As various city boundaries surrounded the county (Santa Clara County) pocket containing Rancho Rinconada, land values rose and its location relative to the high-tech industry made it into a desirable location. Rancho Rinconada was no longer a blue-collar rural community located among cherry orchards. It became a community located in the heart of the high-tech industry explosion and surrounded by tech growth and highly educated white collar workers. However, for part of the 1970s and 1980s, it was a neighborhood in decline that facilitated a lot of undesirable activities.

However, residents of Rancho Rinconada had the privilege of a Cupertino mailing address, which by itself lends to higher land values than surrounding cities, and shared the acclaim of the famed Cupertino schools. As the tech industry drew more Asian engineers and managers whose culture emphasizes education, Cupertino became a highly desirable area for them. Though not a part of the City of Cupertino, Rancho gave a low-cost avenue for families to get their children into one of the best school systems. People had the strong desire to put their children in good schools, and these there often extended families living in the same household. Larger houses were needed for such families and Rancho was the place to get larger housing at the cheapest price for the Cupertino schools.
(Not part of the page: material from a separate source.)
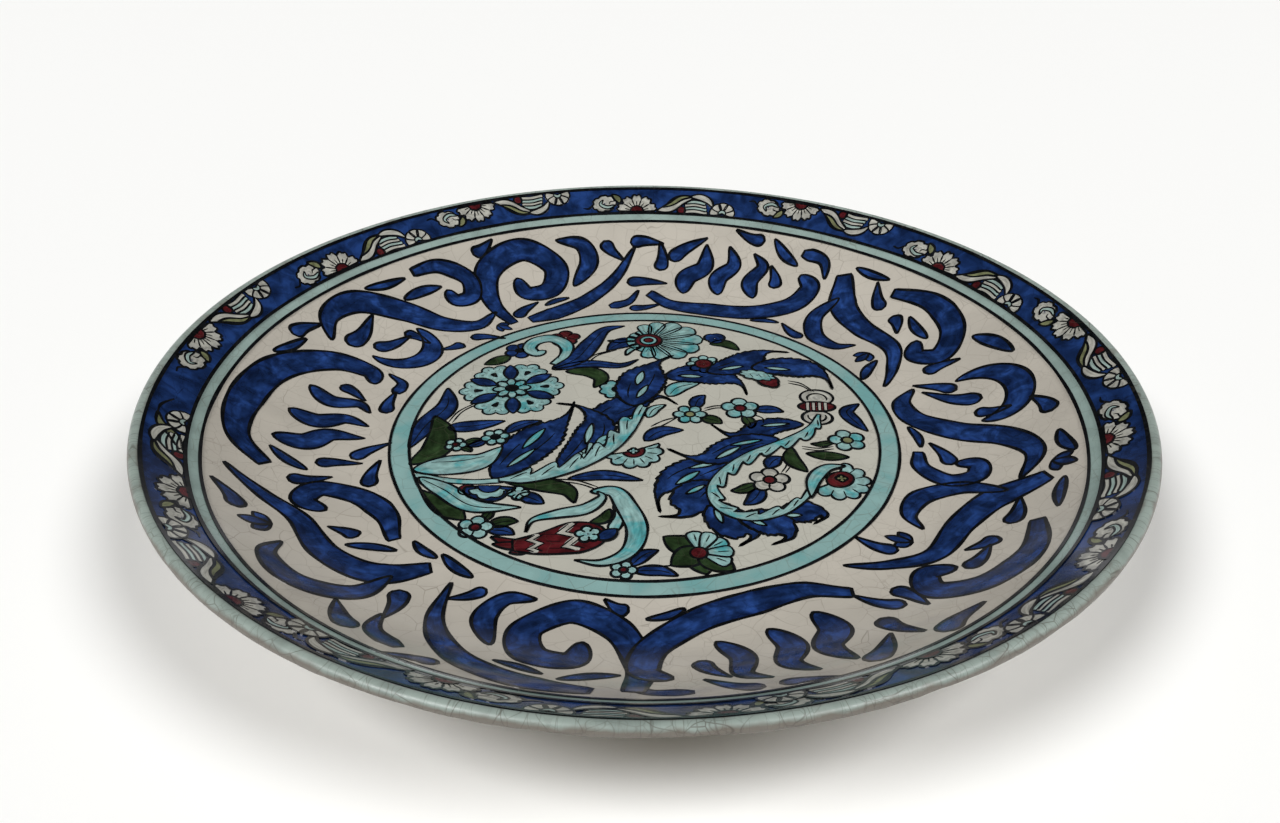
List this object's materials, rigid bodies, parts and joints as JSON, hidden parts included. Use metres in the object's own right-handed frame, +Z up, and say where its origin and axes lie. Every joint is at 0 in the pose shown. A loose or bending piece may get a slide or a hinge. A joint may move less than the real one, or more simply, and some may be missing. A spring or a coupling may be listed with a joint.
{
  "type": "hand painted ceramic plate",
  "caption": "Round footed ceramic plate with a sloping wall and a round lip, hand painted under glaze with florals, scrollwork and ring borders.",
  "frame": {"origin": "centre of the foot ring's underside, on the plane the plate stands on", "axes": "+Z up along the plate's axis; -Y towards the viewer at the medallion's near side"},
  "size_m": [0.3, 0.3, 0.0405],
  "materials": {
    "biscuit": "bare fired clay, matt",
    "white_glaze": "off-white slip under crackled clear gloss glaze",
    "turquoise_glaze": "turquoise under crackled clear gloss glaze",
    "pale_turquoise_glaze": "pale turquoise under clear gloss glaze",
    "cobalt_glaze": "mottled cobalt under clear gloss glaze",
    "black_line": "black brush line under clear gloss glaze",
    "rim_glaze": "grey-turquoise gloss glaze",
    "red_slip": "raised dark red slip under clear gloss glaze",
    "green_glaze": "dark green under clear gloss glaze",
    "olive_glaze": "olive green under clear gloss glaze"
  },
  "bodies": {
    "root": {"clay_body": "biscuit", "foot_ring": "biscuit", "medallion_ground": "white_glaze", "medallion_inner_line": "black_line", "medallion_ring": "turquoise_glaze", "medallion_outer_line": "black_line", "scroll_band_ground": "white_glaze", "border_inner_line": "black_line", "border_ring": "pale_turquoise_glaze", "border_middle_line": "black_line", "cobalt_border": "cobalt_glaze", "rim_line": "black_line", "rim_glaze": "rim_glaze", "back_glaze": "white_glaze", "foot_well_glaze": "white_glaze"}
  },
  "joints": []
}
By the mid-1990s, the value for the Rancho properties that had the original homes was now almost all in the land alone, as the old Rancho homes held little value due to the nature of their cheap construction. The expense of bringing the old modular construction to modern standards had become cost-prohibitive. Rather than do a major remodel, it was cheaper to tear an old Rancho home down and rebuild from scratch. This gave the builder more flexibility in what to build and resulted in a better-built house to meet modern standards.

By the mid-1990s many contractors, particularly some Asian ones, were knocking down the old Rancho buildings and building from scratch. To get as much profit as possible from the property, they built as big as they could. This resulted in many newly built "Pink Mansions" of the two-story 3,000 - 3,500 sq. ft. type on standard lots of 5,500 sq. ft.

Near the end of the 1990s, a portion of the neighborhood bordering San Jose along Lawrence Expressway was annexed by the city, and contractors then began construction on large, executive-style homes. Rancho Rinconada became a target for wealthy Silicon Valley executives, as the county's development laws, to which the rest of the neighborhood was subject, allowed remodeling or rebuilding a home up to the size of the largest home in the immediate area. Additionally, the county did not have community input or review of building plans. As a result, families employed in high-tech industries bought property in unincorporated Rancho Rinconada and demolished the existing houses to build new "monster houses".

In March 1999, the residents of the unincorporated part of Rancho Rinconada voted to be annexed to Cupertino, with the promise of more restrictive property development procedures and improved services to the neighborhood. Later that month, the Cupertino City Council voted into law a bill that required neighborhood comment and reduced the percentage of a lot that could be covered by a building.

The "irrational exuberance" at the dawn of the new millennium brought another paradigm shift in the remodeling and construction of homes in the Rancho Rinconada neighborhood. Not only were large homes being built, but high-end materials, fixtures and appliances were incorporated to market as executive homes for high-income families. Though there were restrictions put in place that reduced the percentage of the lot that could be built above ground, the contractors went underground building underground living space to maintain a large available living space for an executive class home.

As of 2020, the neighborhood was made up of an eclectic group of homes, from the old cheaply built Rancho houses of the 1950s, to the high-end executive homes of the 2000s and 2010s.